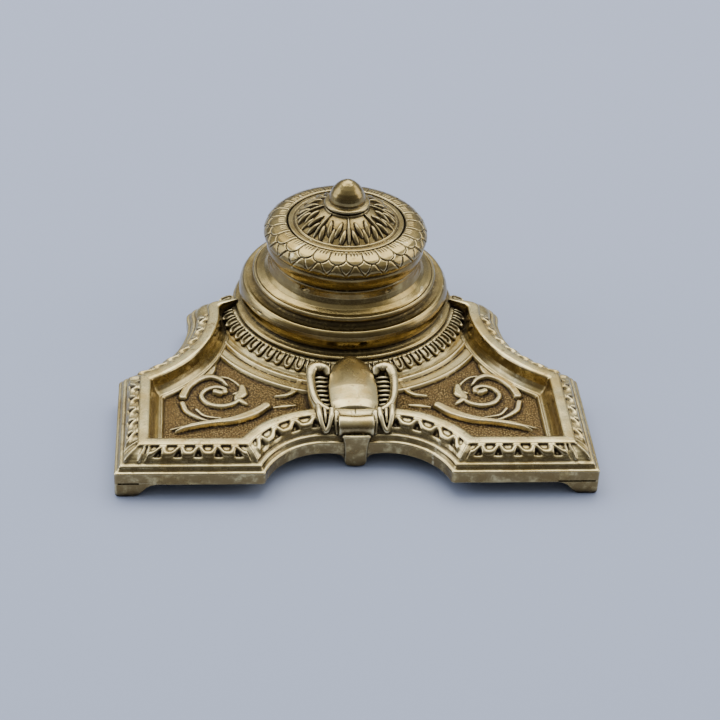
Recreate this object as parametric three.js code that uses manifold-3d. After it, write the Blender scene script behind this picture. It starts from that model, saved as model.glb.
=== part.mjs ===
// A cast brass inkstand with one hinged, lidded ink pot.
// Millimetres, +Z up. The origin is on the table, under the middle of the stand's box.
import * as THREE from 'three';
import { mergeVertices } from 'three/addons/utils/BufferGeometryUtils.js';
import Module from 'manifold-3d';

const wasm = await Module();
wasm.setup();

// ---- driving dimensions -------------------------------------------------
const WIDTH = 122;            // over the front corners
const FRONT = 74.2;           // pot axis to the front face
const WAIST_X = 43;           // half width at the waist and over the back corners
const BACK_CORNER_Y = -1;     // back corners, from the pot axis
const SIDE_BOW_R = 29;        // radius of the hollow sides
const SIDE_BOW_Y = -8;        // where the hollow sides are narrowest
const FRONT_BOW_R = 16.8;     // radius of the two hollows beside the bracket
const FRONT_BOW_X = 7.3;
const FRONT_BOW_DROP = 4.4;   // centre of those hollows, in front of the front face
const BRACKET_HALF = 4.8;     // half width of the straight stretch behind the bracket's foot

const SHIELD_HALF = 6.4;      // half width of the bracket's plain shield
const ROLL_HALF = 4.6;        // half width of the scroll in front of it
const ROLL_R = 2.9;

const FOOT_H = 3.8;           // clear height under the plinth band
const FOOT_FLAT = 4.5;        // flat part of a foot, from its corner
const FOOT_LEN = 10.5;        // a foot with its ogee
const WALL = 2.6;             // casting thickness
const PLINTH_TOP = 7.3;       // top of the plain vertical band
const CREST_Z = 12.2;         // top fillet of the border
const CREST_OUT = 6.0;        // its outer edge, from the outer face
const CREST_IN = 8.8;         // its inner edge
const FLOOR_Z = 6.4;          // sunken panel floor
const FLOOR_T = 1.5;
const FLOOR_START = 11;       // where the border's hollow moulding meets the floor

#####

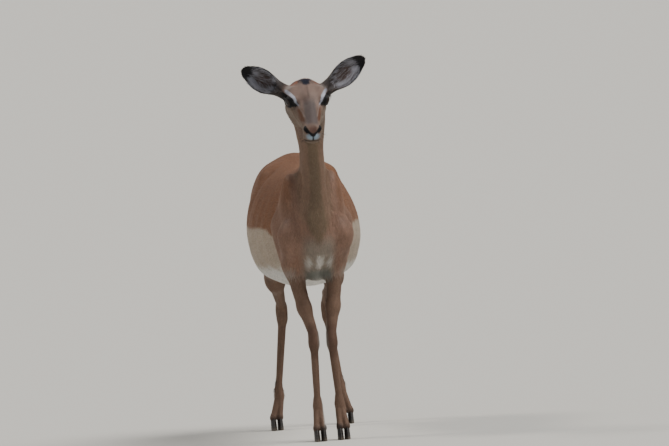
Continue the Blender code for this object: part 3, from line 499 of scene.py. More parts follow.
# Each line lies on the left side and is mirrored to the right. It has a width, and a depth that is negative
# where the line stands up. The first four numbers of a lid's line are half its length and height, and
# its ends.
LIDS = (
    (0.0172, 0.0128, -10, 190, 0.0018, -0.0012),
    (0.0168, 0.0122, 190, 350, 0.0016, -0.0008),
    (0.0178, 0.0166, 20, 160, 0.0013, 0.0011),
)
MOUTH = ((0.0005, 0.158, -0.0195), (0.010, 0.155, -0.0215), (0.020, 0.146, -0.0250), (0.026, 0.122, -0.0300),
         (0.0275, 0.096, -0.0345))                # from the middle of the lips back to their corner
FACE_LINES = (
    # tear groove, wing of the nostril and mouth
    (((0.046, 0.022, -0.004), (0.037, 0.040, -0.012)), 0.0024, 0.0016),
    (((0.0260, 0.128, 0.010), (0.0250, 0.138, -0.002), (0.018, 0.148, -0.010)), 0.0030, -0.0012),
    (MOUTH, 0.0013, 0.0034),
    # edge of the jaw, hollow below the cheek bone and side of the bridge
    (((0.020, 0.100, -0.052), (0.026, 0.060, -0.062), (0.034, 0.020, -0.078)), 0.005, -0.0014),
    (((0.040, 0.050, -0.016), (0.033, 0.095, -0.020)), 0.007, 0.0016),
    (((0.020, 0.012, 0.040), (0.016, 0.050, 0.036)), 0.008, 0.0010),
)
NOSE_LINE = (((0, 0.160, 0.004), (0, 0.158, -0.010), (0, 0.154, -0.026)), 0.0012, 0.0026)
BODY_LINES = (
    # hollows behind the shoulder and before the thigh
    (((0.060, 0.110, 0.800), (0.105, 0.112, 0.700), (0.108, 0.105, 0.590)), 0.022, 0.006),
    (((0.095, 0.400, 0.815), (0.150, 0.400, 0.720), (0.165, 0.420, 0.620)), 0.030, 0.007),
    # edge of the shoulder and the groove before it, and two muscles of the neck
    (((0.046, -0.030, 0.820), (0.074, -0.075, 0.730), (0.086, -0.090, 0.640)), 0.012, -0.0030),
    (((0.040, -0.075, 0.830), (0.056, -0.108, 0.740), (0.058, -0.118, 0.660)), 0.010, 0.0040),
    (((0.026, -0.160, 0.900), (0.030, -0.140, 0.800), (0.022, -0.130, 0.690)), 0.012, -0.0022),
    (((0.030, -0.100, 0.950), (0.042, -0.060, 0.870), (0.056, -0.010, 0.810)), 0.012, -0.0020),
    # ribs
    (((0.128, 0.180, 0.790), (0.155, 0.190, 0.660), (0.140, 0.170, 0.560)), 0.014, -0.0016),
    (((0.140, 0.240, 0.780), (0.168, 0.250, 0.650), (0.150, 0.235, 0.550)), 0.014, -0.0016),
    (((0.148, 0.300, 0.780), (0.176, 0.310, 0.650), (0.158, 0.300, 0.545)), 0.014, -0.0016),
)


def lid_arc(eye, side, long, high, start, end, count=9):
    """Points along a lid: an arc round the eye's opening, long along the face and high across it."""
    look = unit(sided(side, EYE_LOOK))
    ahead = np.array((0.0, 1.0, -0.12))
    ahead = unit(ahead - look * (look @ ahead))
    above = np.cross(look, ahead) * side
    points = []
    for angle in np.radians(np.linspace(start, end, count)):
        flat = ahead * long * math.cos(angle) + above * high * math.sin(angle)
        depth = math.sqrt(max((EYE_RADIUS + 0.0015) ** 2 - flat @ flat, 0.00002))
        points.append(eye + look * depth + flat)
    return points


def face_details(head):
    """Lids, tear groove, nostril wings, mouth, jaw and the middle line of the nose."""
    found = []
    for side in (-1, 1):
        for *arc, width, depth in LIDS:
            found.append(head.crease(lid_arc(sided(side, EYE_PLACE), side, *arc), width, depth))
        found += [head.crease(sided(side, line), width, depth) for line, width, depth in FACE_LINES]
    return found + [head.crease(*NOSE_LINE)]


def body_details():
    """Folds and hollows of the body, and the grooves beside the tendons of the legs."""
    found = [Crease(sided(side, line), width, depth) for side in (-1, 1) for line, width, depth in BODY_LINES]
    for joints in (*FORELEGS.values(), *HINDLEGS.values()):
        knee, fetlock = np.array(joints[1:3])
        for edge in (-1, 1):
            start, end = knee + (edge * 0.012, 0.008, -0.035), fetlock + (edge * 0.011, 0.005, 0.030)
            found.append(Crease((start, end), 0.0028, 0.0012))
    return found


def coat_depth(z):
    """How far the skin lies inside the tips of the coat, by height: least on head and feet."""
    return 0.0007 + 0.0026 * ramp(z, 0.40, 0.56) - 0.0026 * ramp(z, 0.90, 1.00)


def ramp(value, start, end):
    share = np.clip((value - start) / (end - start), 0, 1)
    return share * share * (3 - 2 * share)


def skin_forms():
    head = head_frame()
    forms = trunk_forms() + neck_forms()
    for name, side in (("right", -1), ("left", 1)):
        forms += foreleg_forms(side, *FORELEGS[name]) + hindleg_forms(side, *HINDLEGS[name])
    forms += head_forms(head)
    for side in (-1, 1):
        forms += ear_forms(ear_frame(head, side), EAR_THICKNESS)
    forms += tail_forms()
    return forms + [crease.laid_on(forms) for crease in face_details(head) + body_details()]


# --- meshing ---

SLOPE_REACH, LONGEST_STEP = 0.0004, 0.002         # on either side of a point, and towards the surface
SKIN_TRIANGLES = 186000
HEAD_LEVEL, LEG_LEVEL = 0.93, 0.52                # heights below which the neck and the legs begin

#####

Look back at the data above. Transcribe exactly the lines starting at the line that contains "Recreate this object" and ending at the line that contains "const ROLL_R = 2.9;".

■ CORRECT OUTPUT
Recreate this object as parametric three.js code that uses manifold-3d. After it, write the Blender scene script behind this picture. It starts from that model, saved as model.glb.
=== part.mjs ===
// A cast brass inkstand with one hinged, lidded ink pot.
// Millimetres, +Z up. The origin is on the table, under the middle of the stand's box.
import * as THREE from 'three';
import { mergeVertices } from 'three/addons/utils/BufferGeometryUtils.js';
import Module from 'manifold-3d';

const wasm = await Module();
wasm.setup();

// ---- driving dimensions -------------------------------------------------
const WIDTH = 122;            // over the front corners
const FRONT = 74.2;           // pot axis to the front face
const WAIST_X = 43;           // half width at the waist and over the back corners
const BACK_CORNER_Y = -1;     // back corners, from the pot axis
const SIDE_BOW_R = 29;        // radius of the hollow sides
const SIDE_BOW_Y = -8;        // where the hollow sides are narrowest
const FRONT_BOW_R = 16.8;     // radius of the two hollows beside the bracket
const FRONT_BOW_X = 7.3;
const FRONT_BOW_DROP = 4.4;   // centre of those hollows, in front of the front face
const BRACKET_HALF = 4.8;     // half width of the straight stretch behind the bracket's foot

const SHIELD_HALF = 6.4;      // half width of the bracket's plain shield
const ROLL_HALF = 4.6;        // half width of the scroll in front of it
const ROLL_R = 2.9;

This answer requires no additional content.